Apparently, it's paying off. The school's yield numbers — meaning, the percent of those accepted who actually said yes to VLS — jumped from 20 to 29 percent this fall. Applications were down 11 percent from the year before, but the school was able to be more selective, accepting 72 percent of applicants versus 80 the year before.
Another investment: VLS hired KSE Partners in January to lobby on the law school's behalf in Montpelier. "I want us to have a higher profile in Vermont," said Mihaly. "I want Vermonters to know that we have this little gem in South Royalton."
VLS is also aggressively pursuing non-tuition sources of revenue. Several programs — including the Institute for Energy and the Environment and the relatively new Center for Agriculture and Food Systems — are entirely or substantially funded by grants.
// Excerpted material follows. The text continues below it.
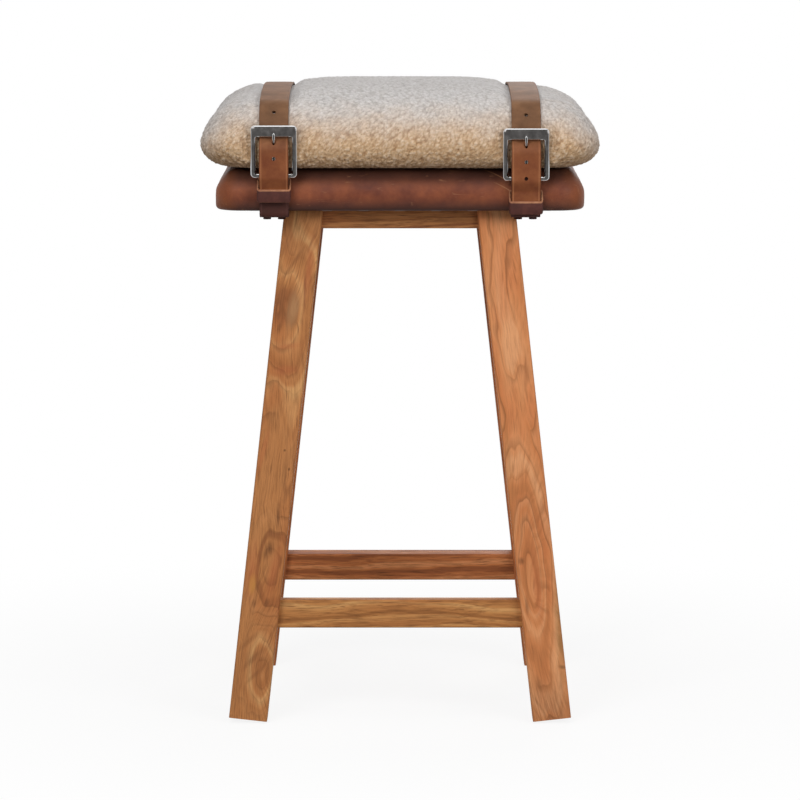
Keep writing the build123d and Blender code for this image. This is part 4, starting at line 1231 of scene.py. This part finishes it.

Neither Carpenter nor Hubbard was sweating the future of VLS over coffee at the Barristers Bookshop. Nearby, some law students peered at laptops and others chatted with professors, of which there are fewer at VLS this fall. In late 2012, 10 staff members took buyouts, and VLS laid off two more. Nine faculty members took subsequent buyouts in 2013.
Faculty and staff claim the losses haven't adversely affected the school's academic programs. "We've been relatively lucky," said vice dean of faculty Jackie Gardina, noting that a few of the professors who took voluntary buyouts stayed connected to the school and continue to teach on a part-time basis. In other instances, the school has cut the number of sections for a given course but managed to keep various class offerings on the books.
There were no complaints from the students gathered at a picnic table under bluebird skies — about either the quality or the price of the education they're getting at VLS.
"I know how much debt I'm getting myself into," said third-year student Jeremy Walker, who is paying $46,110 to go to VLS this year, the same as last year. "You sort of resign yourself to the debt," agreed his classmate Stetser.
They pointed to VLS law clinics, where students get hands-on experience working on real-world legal cases, as a major advantage. Theirs isn't the purely theoretical law education for which many law schools have been criticized in recent years, they said. Students at Ruley's Environmental and Natural Resources Law Clinic are managing a docket of roughly a dozen active cases.
They helped the city of Portland, Me., draft an ordinance to prohibit the shipment of Canadian tar sands through their port — and stand at the ready to help the city defend a likely lawsuit against the ban. They advised Vermont legislators on the hotly debated GMO labeling law and are assisting the state in its defense of that legislation.
Nearby, at the South Royalton Legal Clinic, students help local Vermonters at or near the poverty line with matters such as bankruptcy cases, unemployment compensation, family and probate court proceedings, and legal services for veterans.
VLS students talked up the feel-good stuff, too. Unlike many law schools, they said, VLS isn't overly competitive. Students share notes, and grab beers at the Worthy Burger after class.
And it sure doesn't seem like they view the rural setting as a negative.
Nearby, a student dozed in a hammock. A passerby asked about an upcoming rugby practice. Other schools had more impressive auditoriums, or a "new, modern university feel," Carpenter recalled of his law-school search. But, he pointed out, "there was no White River," referring to the winding waterway that flows through the village of South Royalton and the campus of Vermont's do-good, go-it-alone law school.
"I don't think you could study law in a more perfect place."
Correction, 9/11/14: An earlier version of this story incorrectly stated the year the law school was founded, and also gave an incorrect title for John Miller.